• _Dataset excerpt_:
☆ ☆ ☆ ☆ ☆

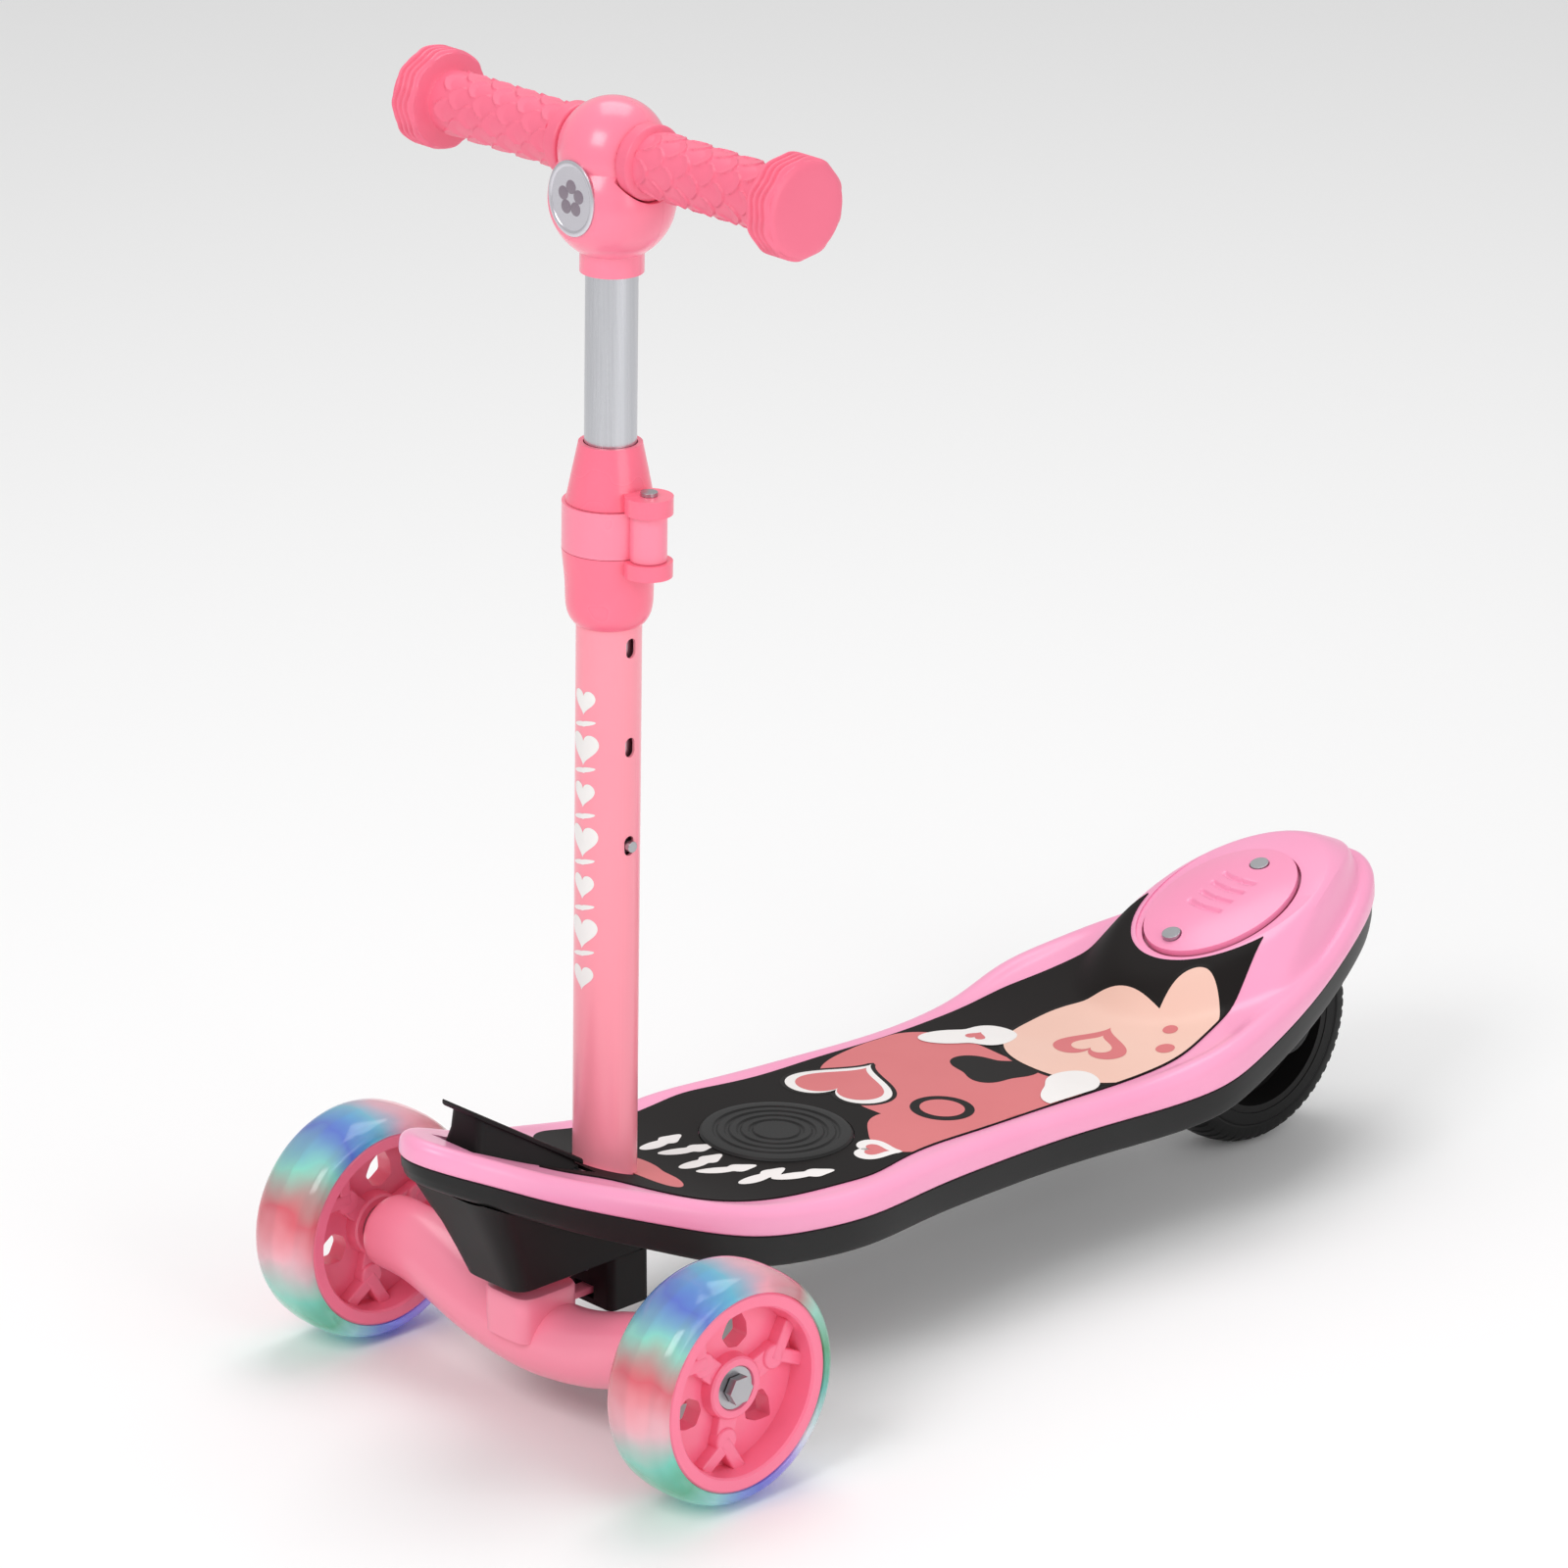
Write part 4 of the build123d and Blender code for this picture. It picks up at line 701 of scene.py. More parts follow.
discs = (("peach_disc_edge", 2.5, 0.08, black_ink), ("peach_disc", 0, 0.34, peach_ink))
for name, grow, lift, ink in discs:
    disc = blob(22, 366, 47.5 + grow, 43.5 + grow, 0, 0.03, 2.6)
    printed(name, [disc, blob(46, 404, 17.5 + grow, 33.5 + grow, 25)], lift, ink)
swooshes = [blob(-30, 330, 12, 26, -35, 0.18), blob(50, 318, 13, 24, 25, 0.1)]
printed("white_swoosh", swooshes, 0.4, white_ink)
drops = [blob(52, 386, 5, 5), blob(40, 402, 4, 4)]
printed("coral_hearts", [heart(20, 366, 20, 200), heart(-30, 330, 5.5, 200)] + drops, 0.45, coral_ink)
printed("peach_heart", [heart(20, 366, 11, 200)], 0.52, peach_ink)

# ---------------------------------------------------------------- deck plug
# Black lift-off cover that fills the round hole in the mat. Four grooves are turned in its face,
# and a short spigot below it sits in the deck.


def turned(profile, to_space, count=128, ripple=None):
    """Profile of (distance along the axis, radius) in millimetres carried round its axis. Ripple, if
    given, is a function of the angle that scales the radius row by row."""
    turn = np.linspace(0, 2 * np.pi, count, endpoint=False)
    along, radius = (np.asarray(profile, float) * mm).T
    radius = radius[:, None] * (np.ones_like(turn)[None] if ripple is None else ripple(turn))
    along = np.repeat(along[:, None], count, 1)
    return to_space(np.stack([radius * np.cos(turn), radius * np.sin(turn), along], -1))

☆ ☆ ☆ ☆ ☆

• _Aim of the exercise_: Repeat the material in full, exactly as it stands.

• _Exercise solution_:
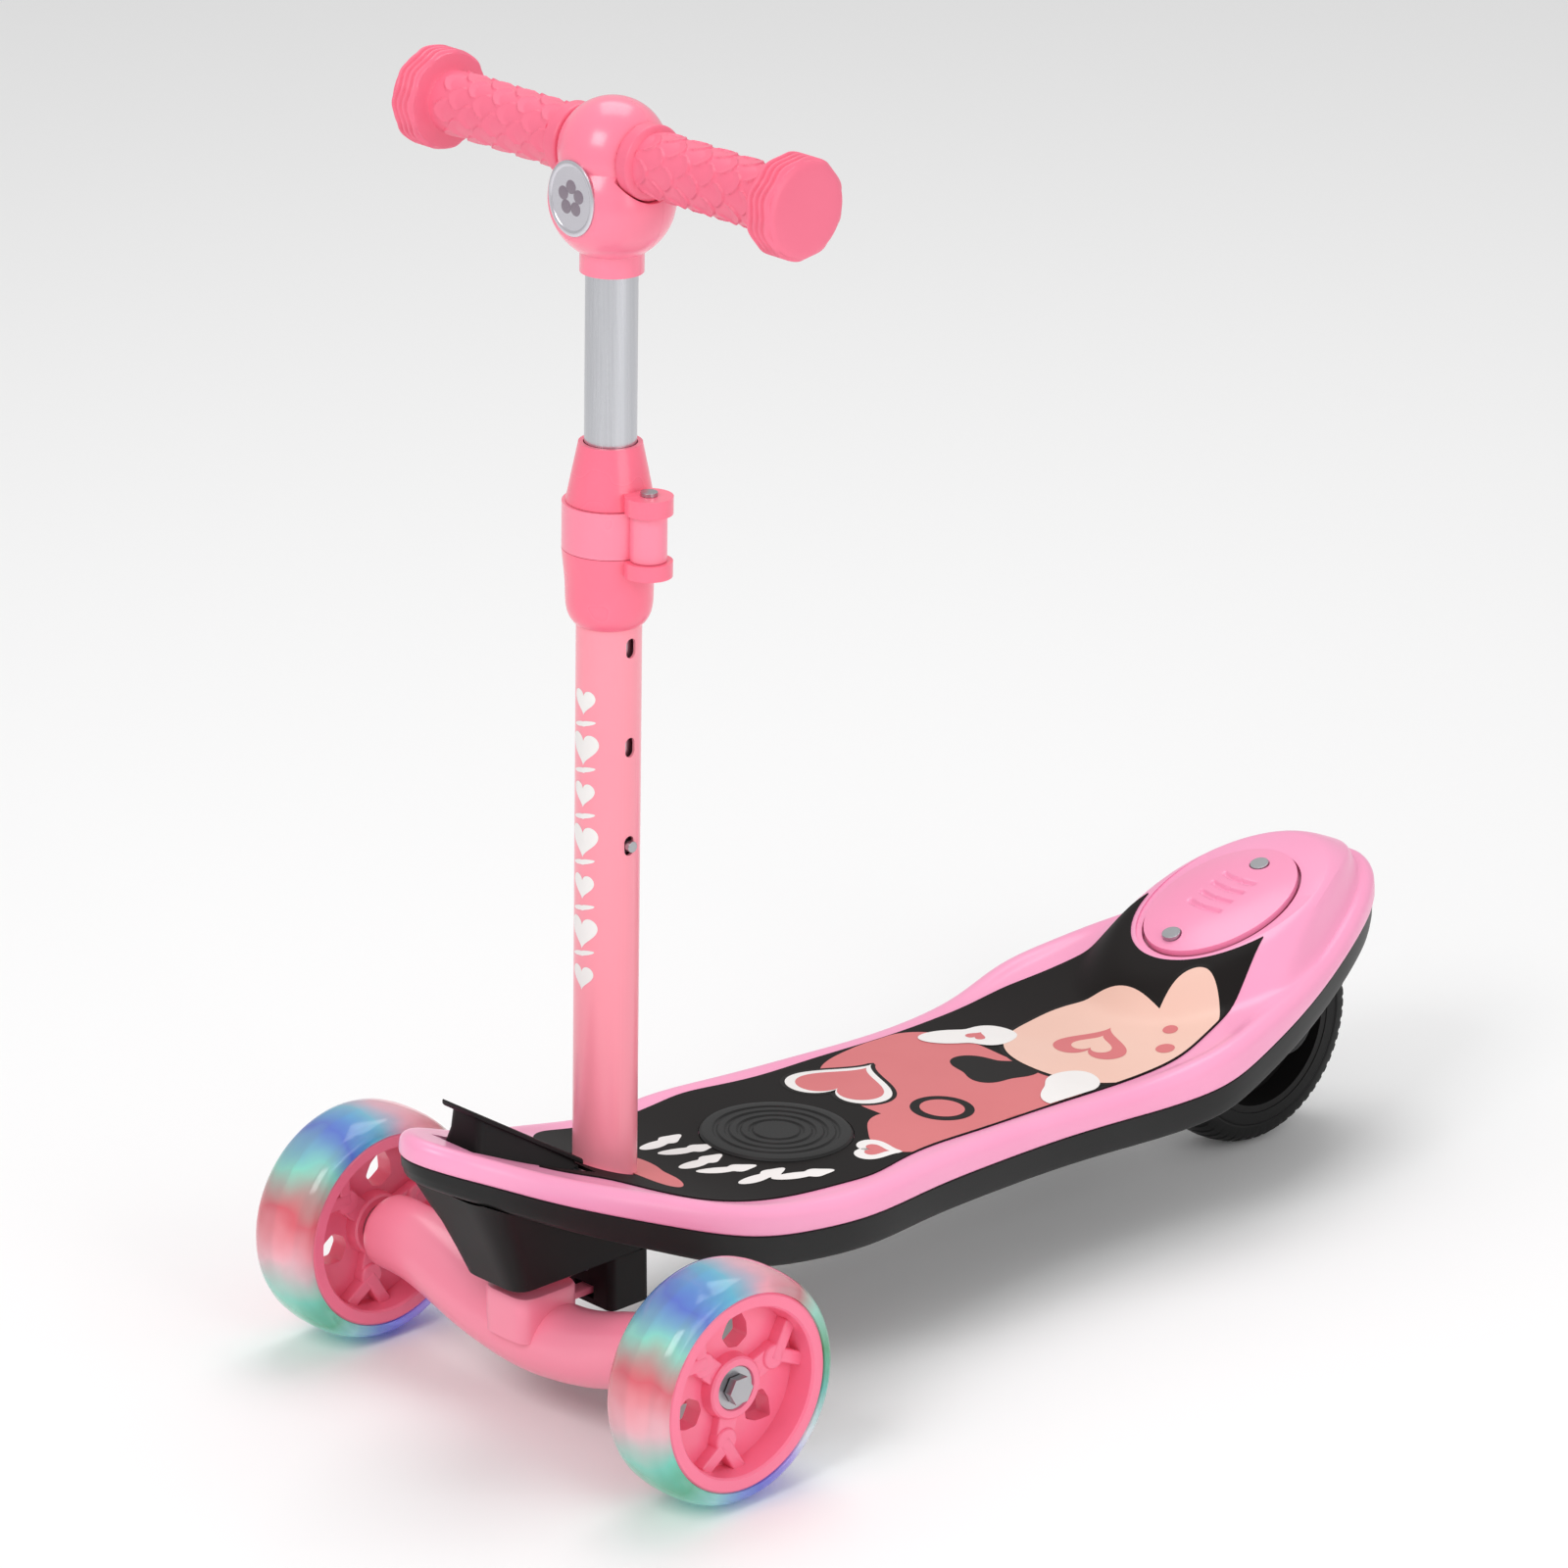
Write part 4 of the build123d and Blender code for this picture. It picks up at line 701 of scene.py. More parts follow.
discs = (("peach_disc_edge", 2.5, 0.08, black_ink), ("peach_disc", 0, 0.34, peach_ink))
for name, grow, lift, ink in discs:
    disc = blob(22, 366, 47.5 + grow, 43.5 + grow, 0, 0.03, 2.6)
    printed(name, [disc, blob(46, 404, 17.5 + grow, 33.5 + grow, 25)], lift, ink)
swooshes = [blob(-30, 330, 12, 26, -35, 0.18), blob(50, 318, 13, 24, 25, 0.1)]
printed("white_swoosh", swooshes, 0.4, white_ink)
drops = [blob(52, 386, 5, 5), blob(40, 402, 4, 4)]
printed("coral_hearts", [heart(20, 366, 20, 200), heart(-30, 330, 5.5, 200)] + drops, 0.45, coral_ink)
printed("peach_heart", [heart(20, 366, 11, 200)], 0.52, peach_ink)

# ---------------------------------------------------------------- deck plug
# Black lift-off cover that fills the round hole in the mat. Four grooves are turned in its face,
# and a short spigot below it sits in the deck.


def turned(profile, to_space, count=128, ripple=None):
    """Profile of (distance along the axis, radius) in millimetres carried round its axis. Ripple, if
    given, is a function of the angle that scales the radius row by row."""
    turn = np.linspace(0, 2 * np.pi, count, endpoint=False)
    along, radius = (np.asarray(profile, float) * mm).T
    radius = radius[:, None] * (np.ones_like(turn)[None] if ripple is None else ripple(turn))
    along = np.repeat(along[:, None], count, 1)
    return to_space(np.stack([radius * np.cos(turn), radius * np.sin(turn), along], -1))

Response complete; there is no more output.